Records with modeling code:
START

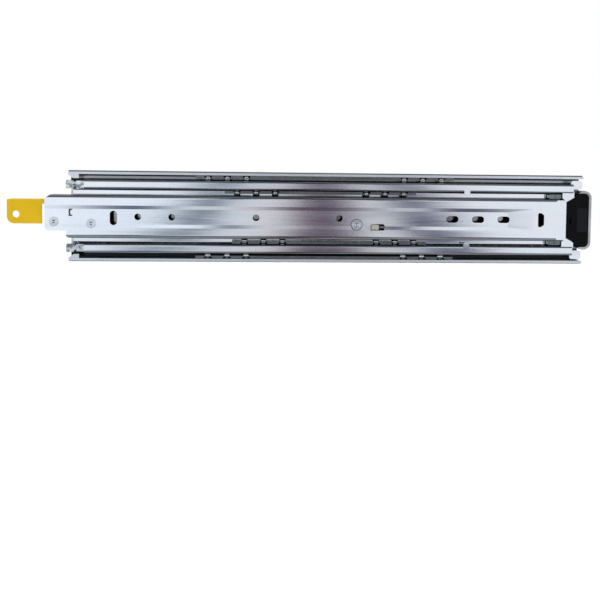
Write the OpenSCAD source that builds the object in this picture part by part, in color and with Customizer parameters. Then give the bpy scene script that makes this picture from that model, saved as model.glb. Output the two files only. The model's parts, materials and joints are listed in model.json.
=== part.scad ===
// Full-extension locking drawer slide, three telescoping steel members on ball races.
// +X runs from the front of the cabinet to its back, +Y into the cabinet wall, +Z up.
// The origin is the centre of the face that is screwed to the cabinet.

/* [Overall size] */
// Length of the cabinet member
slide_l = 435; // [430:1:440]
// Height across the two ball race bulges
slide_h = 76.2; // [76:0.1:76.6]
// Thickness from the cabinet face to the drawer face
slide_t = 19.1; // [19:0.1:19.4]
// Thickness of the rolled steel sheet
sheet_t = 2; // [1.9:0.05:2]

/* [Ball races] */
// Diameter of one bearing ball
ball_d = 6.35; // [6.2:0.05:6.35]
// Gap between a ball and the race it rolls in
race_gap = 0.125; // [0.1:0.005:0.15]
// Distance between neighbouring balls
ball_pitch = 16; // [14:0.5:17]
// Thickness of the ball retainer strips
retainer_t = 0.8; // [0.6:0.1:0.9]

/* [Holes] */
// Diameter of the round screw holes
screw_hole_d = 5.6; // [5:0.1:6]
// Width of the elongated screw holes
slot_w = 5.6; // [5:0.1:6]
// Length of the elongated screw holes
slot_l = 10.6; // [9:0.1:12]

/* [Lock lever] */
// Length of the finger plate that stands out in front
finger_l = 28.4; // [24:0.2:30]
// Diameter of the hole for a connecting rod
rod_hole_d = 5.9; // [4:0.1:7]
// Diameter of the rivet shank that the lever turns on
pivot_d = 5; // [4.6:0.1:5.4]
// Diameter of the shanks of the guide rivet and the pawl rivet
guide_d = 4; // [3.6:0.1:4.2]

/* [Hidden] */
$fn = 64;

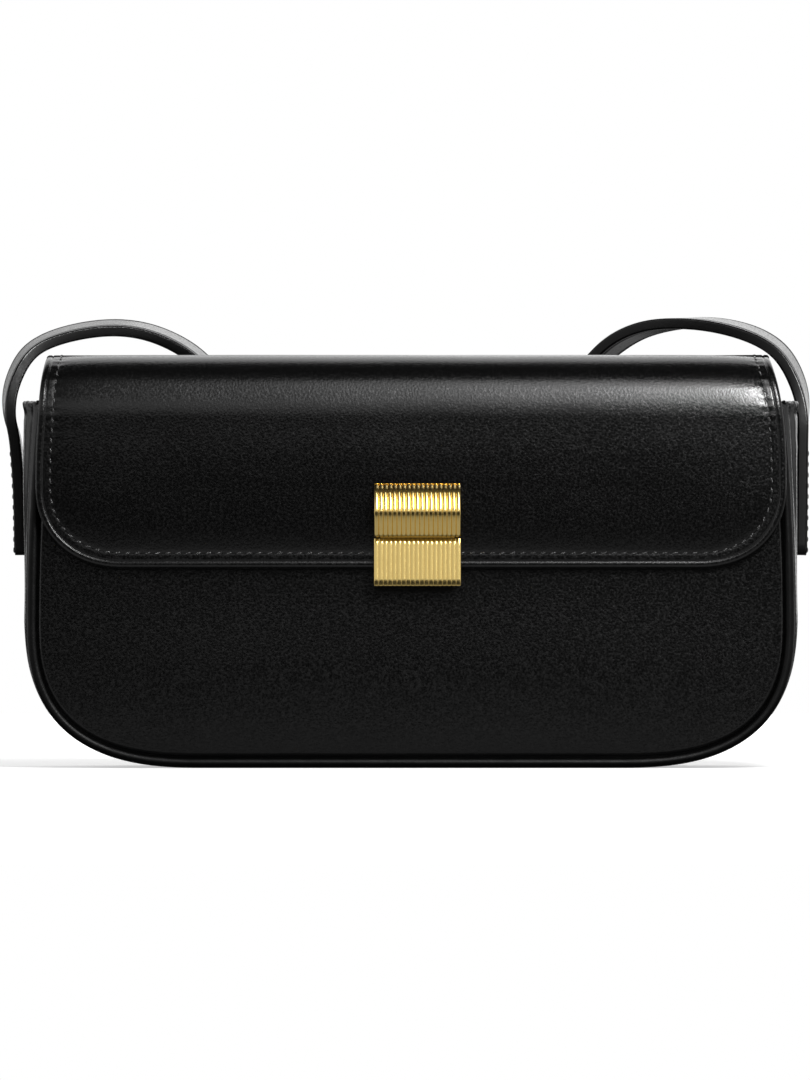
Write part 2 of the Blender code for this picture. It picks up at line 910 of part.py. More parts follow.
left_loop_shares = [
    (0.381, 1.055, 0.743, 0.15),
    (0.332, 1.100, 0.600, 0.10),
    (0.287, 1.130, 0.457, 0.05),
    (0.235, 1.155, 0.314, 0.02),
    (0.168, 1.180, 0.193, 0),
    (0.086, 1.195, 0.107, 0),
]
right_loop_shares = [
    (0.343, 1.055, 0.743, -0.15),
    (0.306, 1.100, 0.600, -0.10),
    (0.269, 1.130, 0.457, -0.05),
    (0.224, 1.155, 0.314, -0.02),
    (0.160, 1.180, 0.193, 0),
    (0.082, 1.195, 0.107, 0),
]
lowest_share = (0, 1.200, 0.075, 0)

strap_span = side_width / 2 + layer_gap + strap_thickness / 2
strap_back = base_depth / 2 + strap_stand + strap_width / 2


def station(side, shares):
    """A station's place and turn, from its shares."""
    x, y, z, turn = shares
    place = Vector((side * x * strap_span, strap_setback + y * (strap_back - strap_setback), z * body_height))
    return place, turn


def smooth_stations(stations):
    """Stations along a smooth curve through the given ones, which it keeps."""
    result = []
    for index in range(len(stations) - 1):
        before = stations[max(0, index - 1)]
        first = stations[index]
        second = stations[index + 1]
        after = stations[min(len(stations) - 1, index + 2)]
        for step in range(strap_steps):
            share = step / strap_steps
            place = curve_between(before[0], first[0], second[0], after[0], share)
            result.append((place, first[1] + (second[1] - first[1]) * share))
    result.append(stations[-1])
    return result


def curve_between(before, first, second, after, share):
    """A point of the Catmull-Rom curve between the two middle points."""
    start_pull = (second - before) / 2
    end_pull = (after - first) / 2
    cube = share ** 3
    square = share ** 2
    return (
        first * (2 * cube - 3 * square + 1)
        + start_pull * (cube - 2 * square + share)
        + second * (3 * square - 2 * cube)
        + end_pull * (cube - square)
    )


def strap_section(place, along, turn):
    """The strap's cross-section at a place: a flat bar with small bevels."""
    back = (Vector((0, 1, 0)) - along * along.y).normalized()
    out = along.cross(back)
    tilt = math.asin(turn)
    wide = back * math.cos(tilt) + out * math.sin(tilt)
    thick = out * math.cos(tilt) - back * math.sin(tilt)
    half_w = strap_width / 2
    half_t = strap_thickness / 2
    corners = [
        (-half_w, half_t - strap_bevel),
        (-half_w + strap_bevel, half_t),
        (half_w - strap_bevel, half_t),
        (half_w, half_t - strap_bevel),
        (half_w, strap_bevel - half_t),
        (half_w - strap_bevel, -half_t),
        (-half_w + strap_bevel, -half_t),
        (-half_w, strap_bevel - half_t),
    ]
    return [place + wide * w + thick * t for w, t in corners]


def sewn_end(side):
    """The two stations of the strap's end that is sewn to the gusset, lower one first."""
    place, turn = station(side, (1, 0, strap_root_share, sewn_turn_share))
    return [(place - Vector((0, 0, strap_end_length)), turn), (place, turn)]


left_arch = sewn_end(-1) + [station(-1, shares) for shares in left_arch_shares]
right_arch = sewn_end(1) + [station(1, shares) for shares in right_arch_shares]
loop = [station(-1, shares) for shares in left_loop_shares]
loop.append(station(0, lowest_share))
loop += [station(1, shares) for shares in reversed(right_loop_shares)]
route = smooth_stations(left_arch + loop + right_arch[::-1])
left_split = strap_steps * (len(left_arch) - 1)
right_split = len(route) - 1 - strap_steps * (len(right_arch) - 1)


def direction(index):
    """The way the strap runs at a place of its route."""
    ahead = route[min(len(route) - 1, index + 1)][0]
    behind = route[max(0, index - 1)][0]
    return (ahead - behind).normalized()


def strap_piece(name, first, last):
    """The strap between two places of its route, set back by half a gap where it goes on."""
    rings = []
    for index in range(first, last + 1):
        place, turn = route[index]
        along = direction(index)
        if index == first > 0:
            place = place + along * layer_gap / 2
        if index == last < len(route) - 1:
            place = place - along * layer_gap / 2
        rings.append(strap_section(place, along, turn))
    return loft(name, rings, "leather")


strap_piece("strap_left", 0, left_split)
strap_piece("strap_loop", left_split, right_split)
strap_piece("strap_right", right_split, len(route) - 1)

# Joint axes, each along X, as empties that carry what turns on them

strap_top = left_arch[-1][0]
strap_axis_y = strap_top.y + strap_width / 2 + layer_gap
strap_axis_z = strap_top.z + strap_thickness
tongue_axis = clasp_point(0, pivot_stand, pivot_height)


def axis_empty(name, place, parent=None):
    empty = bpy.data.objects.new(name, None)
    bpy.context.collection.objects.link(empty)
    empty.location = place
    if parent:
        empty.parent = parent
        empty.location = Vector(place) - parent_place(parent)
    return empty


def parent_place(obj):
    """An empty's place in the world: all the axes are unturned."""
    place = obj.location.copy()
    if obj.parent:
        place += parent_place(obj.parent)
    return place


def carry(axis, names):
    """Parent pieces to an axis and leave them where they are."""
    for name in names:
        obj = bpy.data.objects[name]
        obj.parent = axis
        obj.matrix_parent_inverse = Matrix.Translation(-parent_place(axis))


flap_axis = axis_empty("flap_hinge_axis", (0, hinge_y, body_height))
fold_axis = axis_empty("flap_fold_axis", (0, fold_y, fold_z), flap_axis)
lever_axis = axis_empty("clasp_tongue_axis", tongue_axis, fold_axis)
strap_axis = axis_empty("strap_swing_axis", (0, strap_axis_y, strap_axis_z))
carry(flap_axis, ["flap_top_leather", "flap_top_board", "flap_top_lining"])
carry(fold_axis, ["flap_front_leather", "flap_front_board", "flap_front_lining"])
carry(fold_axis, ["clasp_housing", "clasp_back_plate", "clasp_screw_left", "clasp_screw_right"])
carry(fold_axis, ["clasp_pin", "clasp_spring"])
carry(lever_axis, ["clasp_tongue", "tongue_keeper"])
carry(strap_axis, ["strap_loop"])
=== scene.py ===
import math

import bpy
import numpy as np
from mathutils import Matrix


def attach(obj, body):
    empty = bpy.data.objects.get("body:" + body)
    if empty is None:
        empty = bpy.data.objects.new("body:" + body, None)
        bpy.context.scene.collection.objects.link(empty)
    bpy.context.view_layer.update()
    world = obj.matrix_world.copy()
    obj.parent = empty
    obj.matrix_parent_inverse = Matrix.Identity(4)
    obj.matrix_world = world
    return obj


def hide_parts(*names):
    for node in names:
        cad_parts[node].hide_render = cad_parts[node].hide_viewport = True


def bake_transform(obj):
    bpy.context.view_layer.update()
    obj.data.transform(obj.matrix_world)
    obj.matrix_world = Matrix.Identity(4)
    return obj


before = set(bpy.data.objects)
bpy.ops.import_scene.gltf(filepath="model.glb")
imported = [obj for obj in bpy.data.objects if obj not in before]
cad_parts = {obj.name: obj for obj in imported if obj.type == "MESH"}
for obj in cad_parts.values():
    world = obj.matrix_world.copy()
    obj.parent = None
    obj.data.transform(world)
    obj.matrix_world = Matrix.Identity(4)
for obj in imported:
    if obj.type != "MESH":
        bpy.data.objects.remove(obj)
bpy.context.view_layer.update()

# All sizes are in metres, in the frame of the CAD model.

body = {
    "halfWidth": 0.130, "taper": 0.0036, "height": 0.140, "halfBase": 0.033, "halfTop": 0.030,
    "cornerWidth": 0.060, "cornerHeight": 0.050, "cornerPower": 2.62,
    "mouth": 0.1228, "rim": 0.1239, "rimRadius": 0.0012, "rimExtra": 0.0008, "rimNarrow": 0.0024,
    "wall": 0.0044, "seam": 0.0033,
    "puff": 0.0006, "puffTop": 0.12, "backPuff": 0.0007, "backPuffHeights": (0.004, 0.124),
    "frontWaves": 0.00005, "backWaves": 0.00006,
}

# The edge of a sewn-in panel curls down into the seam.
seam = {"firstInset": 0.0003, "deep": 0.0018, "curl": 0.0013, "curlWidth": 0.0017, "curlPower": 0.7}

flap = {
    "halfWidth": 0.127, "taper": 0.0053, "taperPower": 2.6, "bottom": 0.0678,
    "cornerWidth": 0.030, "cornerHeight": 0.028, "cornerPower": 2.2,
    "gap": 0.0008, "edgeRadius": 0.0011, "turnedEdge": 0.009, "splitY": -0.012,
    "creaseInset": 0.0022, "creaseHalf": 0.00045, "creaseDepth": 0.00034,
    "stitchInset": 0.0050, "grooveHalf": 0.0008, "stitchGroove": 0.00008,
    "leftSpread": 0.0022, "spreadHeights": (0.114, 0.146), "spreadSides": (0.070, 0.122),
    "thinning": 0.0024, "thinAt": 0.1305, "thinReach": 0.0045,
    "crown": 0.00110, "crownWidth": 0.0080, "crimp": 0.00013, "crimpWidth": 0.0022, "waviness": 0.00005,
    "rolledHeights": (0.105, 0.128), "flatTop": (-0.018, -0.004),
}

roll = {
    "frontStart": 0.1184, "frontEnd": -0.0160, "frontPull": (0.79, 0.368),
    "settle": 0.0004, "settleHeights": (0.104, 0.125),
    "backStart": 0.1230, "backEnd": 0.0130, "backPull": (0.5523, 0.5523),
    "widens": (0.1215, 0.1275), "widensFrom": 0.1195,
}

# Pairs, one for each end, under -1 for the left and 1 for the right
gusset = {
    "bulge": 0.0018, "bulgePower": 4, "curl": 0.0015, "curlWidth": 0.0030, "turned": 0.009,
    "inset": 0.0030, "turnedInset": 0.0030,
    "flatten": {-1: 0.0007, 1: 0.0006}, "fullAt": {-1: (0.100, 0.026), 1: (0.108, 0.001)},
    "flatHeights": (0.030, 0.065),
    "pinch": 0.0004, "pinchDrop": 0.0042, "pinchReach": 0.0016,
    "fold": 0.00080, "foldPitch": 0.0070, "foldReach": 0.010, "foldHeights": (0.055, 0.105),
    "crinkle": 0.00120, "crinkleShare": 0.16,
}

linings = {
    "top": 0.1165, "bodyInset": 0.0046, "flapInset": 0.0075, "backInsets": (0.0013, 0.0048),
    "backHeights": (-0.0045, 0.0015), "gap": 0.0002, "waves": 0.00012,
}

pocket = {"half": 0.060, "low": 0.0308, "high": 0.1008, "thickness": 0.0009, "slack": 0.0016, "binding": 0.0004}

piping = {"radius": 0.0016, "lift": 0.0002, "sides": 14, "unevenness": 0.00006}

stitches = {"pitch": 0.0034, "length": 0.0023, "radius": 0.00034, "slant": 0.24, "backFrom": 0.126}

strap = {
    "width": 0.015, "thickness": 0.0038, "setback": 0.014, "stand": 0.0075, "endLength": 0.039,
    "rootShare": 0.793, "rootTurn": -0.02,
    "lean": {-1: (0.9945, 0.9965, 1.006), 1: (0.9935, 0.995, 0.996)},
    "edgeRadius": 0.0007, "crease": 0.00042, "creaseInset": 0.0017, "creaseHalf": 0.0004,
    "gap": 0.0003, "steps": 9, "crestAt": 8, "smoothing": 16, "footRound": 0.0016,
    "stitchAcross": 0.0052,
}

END

Print, unaltered, every line from the beginning of the material down to the line with "sheet_t = 2; // [1.9:0.05:2]".

Response for this exercise:
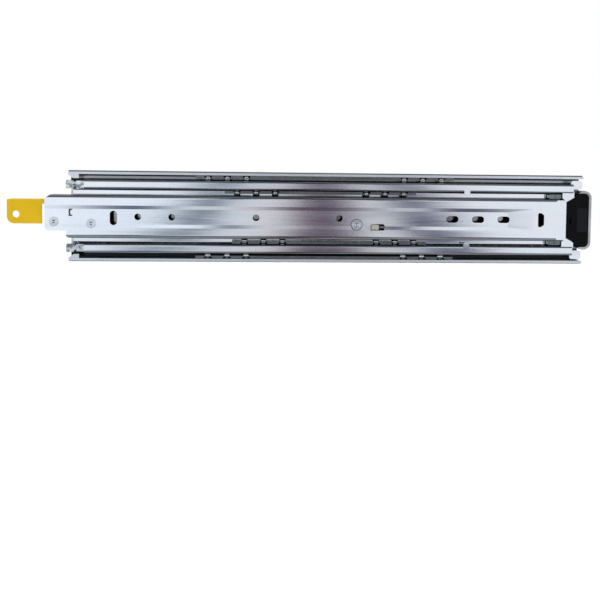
Write the OpenSCAD source that builds the object in this picture part by part, in color and with Customizer parameters. Then give the bpy scene script that makes this picture from that model, saved as model.glb. Output the two files only. The model's parts, materials and joints are listed in model.json.
=== part.scad ===
// Full-extension locking drawer slide, three telescoping steel members on ball races.
// +X runs from the front of the cabinet to its back, +Y into the cabinet wall, +Z up.
// The origin is the centre of the face that is screwed to the cabinet.

/* [Overall size] */
// Length of the cabinet member
slide_l = 435; // [430:1:440]
// Height across the two ball race bulges
slide_h = 76.2; // [76:0.1:76.6]
// Thickness from the cabinet face to the drawer face
slide_t = 19.1; // [19:0.1:19.4]
// Thickness of the rolled steel sheet
sheet_t = 2; // [1.9:0.05:2]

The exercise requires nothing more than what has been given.